Considering we didn't have much of a practice because he came down from Manchester - he obviously knew the songs - but it went really well.
How do you think Lost Again varies from Slipstream, your debut?
The songs are still very much my style. I write very melodic songs with that Americana influence. They seem a lot more confident to me - it's a more uplifting album even though there is a lot of heartbreak and bittersweet songs on there.
There is a lot more confidence on there even though I've had tonnes of studio experience. I think the songs have a lot more of an edge with the instruments. It seems to hit you more, but it's still essentially my style, it's just more of a progression.
Do you think that confidence is due to having a producer on this occasion?
Maybe. I wrote a lot of the songs a year ago specifically for a new album, picking the best songs I'd written over the last year.

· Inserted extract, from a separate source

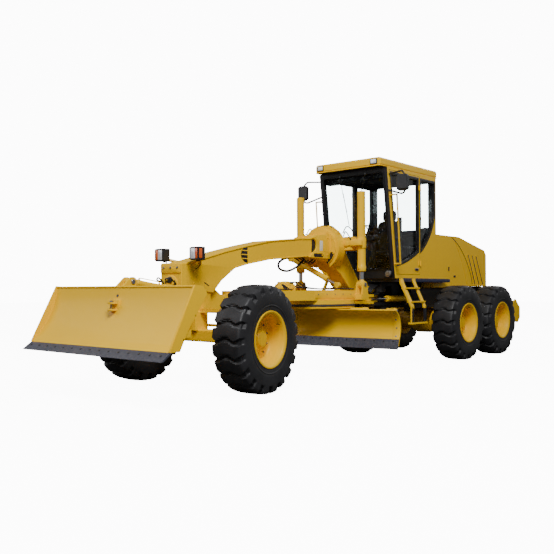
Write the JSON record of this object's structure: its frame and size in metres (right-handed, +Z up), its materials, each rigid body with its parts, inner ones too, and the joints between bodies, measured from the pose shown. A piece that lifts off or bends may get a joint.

Through playing them live you get to sing them how you want and get confident with them so by the time you go in the studio you know exactly how you're going to sing them.
I'm more conscious of putting more emotion into my voice rather than just going in and getting it right. Not one song is the same even though they're my style. There is a lot going on in the songs, lots of dimensions.
You've finally got your album out into the open, so what now?
Basically just getting it out there anywhere I can. I've sent it out to Europe and had a great response there, a couple of labels in America are very interested because it's got that American influence.
I'm just literally sending it out every day, and then chasing people up and getting their feedback and responses which so far have been great.
That's my main focus at the moment, then I'd love to go on tour, maybe supporting somebody bigger but in a similar field which would get me to another audience. That would be my aim.
Play London a lot more again - I've played the Borderline a few times, which is a great venue, so just get out there basically. Over the next year I'm just going to be sending out Lost Again as much as possible.